• _Aim_: Only lines with the word "that" are needed; collect each of them from the listing below.

• _Records to use_:

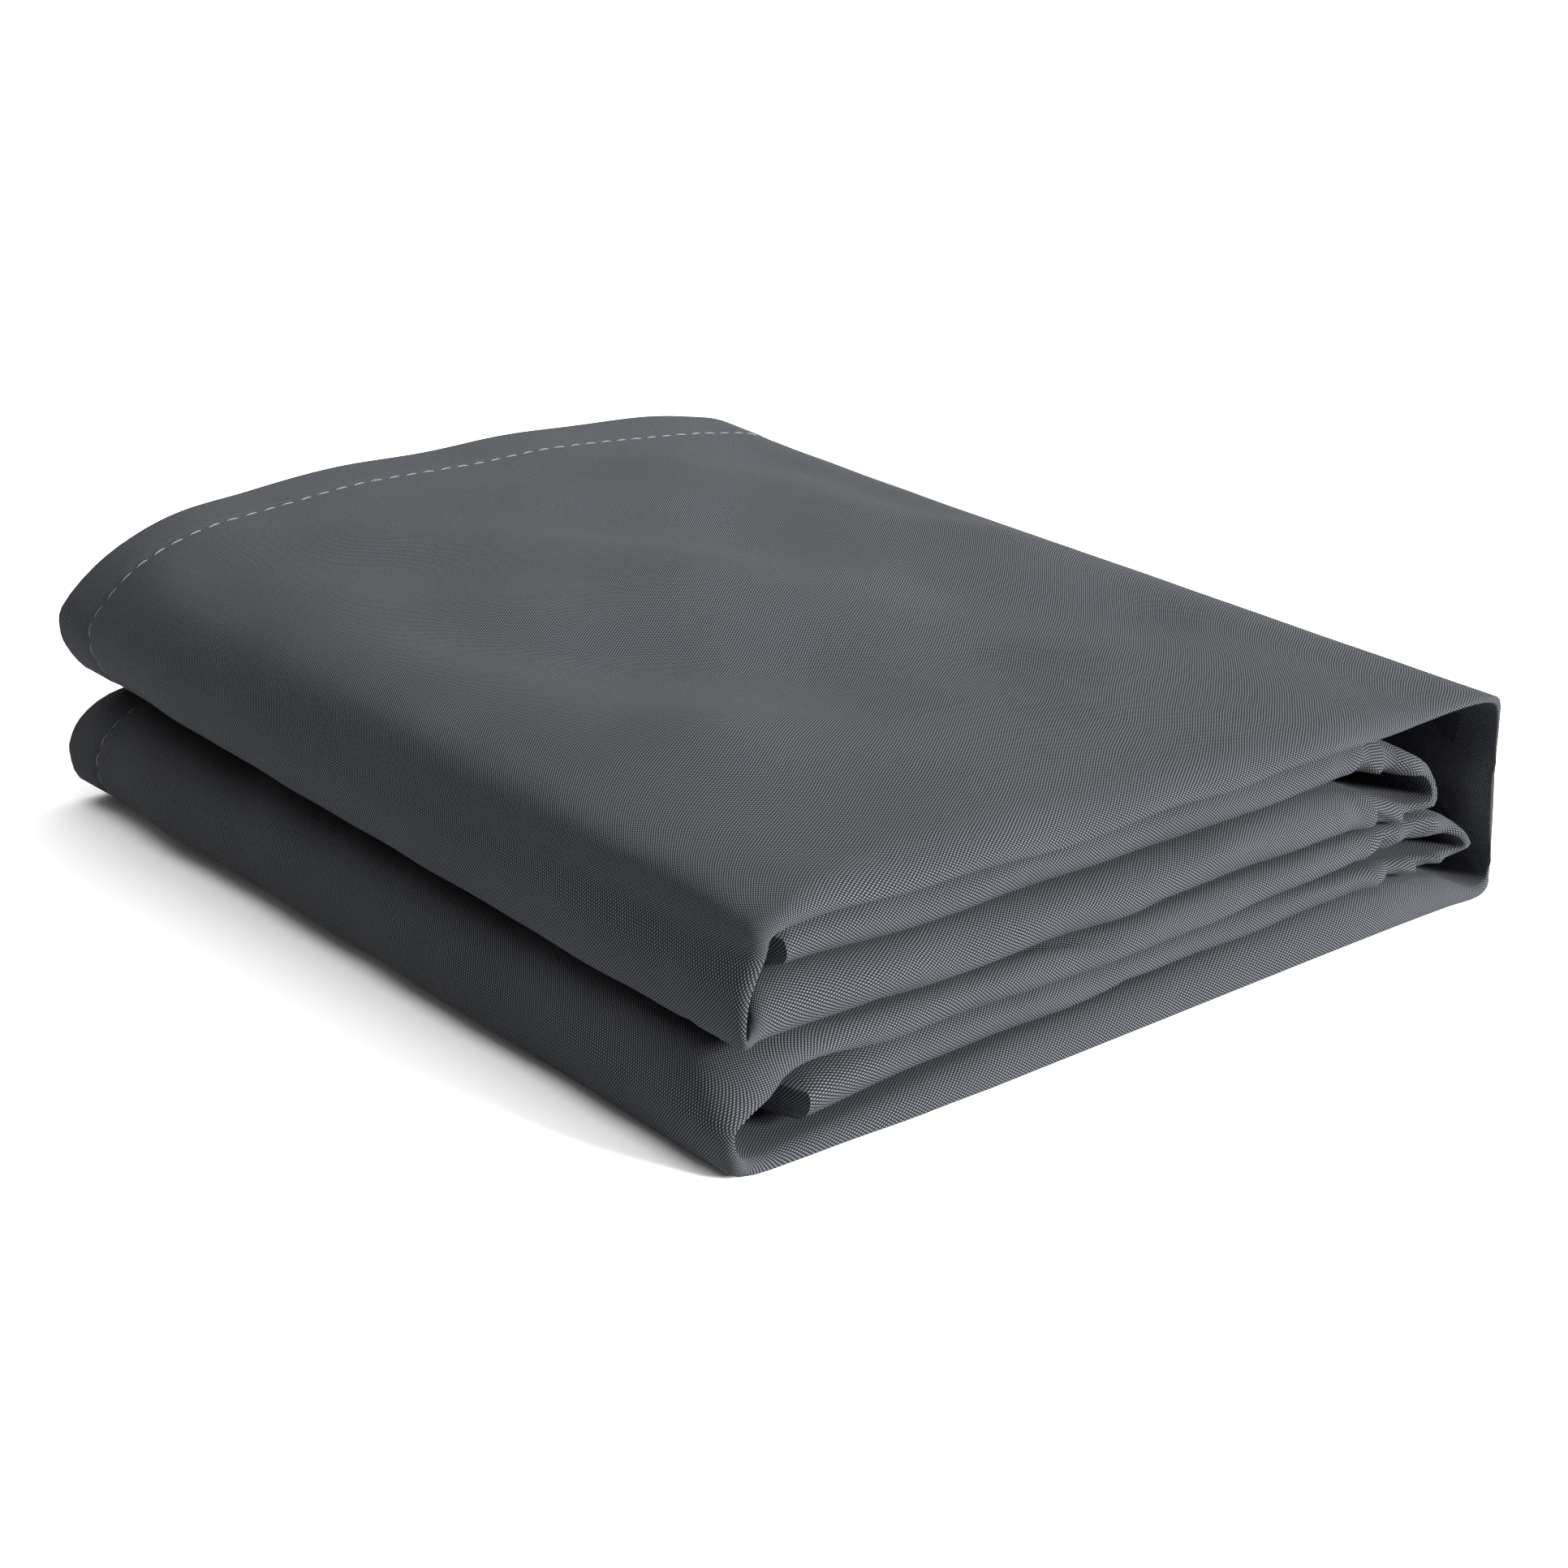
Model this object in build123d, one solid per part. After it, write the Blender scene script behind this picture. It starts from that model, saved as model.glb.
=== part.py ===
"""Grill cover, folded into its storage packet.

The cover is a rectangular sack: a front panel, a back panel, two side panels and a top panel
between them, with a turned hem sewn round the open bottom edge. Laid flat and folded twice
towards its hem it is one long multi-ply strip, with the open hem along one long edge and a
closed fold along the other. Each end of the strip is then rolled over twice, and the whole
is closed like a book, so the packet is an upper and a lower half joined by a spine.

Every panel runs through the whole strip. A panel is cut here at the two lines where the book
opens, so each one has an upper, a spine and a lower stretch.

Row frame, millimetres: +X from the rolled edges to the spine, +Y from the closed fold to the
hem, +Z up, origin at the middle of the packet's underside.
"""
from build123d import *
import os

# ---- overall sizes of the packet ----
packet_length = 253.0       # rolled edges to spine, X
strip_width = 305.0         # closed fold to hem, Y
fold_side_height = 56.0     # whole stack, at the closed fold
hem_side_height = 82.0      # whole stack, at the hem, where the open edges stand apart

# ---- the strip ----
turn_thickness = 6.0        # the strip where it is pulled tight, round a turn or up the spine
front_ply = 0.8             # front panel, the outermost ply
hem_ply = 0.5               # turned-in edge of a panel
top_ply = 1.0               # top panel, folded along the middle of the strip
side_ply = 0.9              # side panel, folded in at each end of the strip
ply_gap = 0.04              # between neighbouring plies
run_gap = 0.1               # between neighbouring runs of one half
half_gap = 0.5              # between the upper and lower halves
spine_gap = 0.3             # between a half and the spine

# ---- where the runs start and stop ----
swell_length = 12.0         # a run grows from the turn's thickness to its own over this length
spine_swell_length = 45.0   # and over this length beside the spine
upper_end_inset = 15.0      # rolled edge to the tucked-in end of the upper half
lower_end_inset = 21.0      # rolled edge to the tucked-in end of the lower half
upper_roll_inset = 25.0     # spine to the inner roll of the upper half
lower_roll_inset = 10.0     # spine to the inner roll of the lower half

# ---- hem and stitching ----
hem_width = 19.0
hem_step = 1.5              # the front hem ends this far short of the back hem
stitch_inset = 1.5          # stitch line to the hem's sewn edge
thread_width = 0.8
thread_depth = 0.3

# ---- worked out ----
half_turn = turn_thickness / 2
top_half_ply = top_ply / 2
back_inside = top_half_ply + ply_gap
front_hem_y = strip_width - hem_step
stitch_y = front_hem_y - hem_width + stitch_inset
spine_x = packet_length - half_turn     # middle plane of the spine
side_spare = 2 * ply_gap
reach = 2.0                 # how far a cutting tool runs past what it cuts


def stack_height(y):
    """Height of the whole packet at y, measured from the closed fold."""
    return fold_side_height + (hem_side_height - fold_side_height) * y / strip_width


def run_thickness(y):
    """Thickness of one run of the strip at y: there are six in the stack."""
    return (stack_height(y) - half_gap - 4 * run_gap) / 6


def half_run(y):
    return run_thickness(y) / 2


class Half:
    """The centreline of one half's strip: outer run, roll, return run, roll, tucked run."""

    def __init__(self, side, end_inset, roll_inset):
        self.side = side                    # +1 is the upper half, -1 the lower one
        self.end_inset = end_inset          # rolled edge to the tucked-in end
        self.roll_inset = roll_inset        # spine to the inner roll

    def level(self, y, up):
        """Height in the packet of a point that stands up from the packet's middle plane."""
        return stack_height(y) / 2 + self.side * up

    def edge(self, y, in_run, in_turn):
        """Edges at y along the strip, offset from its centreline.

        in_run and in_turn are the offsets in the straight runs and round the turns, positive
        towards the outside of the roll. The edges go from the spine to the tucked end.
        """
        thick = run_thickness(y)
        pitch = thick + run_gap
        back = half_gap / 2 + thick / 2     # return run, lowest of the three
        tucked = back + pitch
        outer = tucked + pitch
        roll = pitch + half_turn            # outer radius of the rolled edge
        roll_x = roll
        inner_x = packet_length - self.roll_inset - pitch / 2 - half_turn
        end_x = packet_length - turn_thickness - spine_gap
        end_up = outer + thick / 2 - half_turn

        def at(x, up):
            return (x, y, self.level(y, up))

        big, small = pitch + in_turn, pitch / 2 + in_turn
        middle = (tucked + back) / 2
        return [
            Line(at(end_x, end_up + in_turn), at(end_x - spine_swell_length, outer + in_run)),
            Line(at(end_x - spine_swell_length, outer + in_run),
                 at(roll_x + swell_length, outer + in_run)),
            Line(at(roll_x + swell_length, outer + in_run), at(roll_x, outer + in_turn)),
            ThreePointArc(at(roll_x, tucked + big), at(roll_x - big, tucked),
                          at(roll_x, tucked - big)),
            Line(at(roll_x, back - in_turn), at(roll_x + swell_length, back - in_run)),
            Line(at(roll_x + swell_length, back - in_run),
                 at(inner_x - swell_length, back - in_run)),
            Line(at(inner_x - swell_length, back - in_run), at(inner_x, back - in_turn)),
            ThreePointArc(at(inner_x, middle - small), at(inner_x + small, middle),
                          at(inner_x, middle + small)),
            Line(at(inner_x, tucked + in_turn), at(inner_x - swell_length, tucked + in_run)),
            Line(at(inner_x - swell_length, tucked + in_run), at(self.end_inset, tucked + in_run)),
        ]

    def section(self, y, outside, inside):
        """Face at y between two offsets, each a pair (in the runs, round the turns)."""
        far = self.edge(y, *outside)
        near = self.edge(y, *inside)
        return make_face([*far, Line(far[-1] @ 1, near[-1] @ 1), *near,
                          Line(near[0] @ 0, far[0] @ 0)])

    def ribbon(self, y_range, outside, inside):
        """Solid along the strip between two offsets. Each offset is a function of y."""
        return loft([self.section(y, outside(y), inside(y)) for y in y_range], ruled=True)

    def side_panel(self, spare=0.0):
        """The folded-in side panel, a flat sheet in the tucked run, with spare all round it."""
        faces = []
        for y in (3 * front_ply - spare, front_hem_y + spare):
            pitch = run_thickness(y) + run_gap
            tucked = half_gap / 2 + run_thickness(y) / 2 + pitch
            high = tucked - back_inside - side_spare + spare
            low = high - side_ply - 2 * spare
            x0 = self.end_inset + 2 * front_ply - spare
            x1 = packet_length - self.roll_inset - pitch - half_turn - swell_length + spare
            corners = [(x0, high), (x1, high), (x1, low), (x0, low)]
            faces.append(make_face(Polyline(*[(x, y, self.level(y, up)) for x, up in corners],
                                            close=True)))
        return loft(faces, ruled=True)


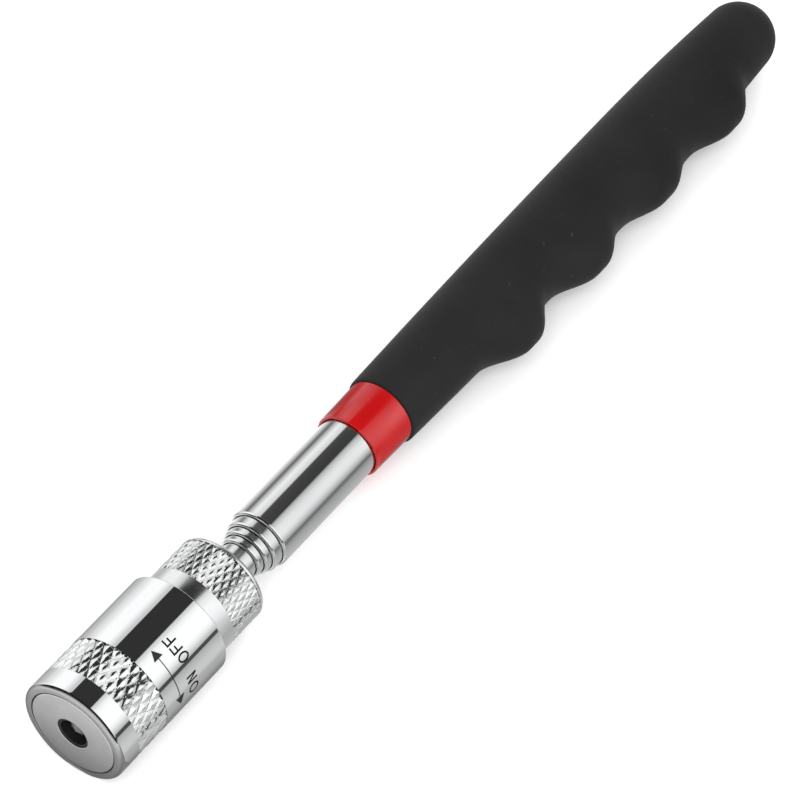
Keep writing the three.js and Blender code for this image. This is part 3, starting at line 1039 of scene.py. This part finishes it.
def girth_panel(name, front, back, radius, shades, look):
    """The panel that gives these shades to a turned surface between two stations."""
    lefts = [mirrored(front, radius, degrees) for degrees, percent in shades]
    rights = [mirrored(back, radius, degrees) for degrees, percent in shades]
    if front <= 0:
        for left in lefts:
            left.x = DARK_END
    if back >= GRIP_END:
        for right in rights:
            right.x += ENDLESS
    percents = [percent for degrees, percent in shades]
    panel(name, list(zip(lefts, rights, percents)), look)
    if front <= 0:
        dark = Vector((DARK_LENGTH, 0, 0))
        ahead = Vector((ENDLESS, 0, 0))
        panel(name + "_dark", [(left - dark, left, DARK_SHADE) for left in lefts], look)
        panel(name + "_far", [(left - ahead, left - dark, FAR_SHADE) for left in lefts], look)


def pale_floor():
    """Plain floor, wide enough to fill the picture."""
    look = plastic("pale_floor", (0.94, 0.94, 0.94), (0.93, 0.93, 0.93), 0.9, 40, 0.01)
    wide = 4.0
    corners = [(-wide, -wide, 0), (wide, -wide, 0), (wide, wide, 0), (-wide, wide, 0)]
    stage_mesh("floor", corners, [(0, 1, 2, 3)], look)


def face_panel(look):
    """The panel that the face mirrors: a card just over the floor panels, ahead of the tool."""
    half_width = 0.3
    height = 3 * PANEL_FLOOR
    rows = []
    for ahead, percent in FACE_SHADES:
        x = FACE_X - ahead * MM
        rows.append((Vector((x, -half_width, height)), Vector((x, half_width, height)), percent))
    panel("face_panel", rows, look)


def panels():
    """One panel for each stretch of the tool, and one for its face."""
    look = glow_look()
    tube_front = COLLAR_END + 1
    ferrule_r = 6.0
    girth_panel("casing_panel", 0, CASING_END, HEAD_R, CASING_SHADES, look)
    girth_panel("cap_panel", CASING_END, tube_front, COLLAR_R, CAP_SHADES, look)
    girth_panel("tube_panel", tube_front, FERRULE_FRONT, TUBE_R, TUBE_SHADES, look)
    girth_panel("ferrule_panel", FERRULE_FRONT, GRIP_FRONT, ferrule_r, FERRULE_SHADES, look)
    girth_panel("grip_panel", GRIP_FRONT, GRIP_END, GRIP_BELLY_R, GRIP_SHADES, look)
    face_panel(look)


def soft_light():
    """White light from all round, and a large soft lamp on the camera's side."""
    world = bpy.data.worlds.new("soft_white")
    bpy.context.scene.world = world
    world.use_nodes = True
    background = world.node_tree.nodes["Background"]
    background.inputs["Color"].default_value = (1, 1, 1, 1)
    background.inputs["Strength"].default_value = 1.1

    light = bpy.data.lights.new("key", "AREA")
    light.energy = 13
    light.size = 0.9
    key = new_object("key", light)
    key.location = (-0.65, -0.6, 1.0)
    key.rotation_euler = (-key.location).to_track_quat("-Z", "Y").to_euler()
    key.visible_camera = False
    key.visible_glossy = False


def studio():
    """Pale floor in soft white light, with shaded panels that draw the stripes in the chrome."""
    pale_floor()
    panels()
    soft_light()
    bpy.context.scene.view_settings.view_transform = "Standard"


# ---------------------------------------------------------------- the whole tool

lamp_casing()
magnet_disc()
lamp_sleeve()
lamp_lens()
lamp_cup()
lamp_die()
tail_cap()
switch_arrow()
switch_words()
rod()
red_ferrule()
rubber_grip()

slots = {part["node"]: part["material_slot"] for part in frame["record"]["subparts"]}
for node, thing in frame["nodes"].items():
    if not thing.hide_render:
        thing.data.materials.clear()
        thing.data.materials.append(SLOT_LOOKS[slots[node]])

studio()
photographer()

• _Answer to the exercise_:
Model this object in build123d, one solid per part. After it, write the Blender scene script behind this picture. It starts from that model, saved as model.glb.
        """Height in the packet of a point that stands up from the packet's middle plane."""
    """The panel that gives these shades to a turned surface between two stations."""
    """The panel that the face mirrors: a card just over the floor panels, ahead of the tool."""
    """Pale floor in soft white light, with shaded panels that draw the stripes in the chrome."""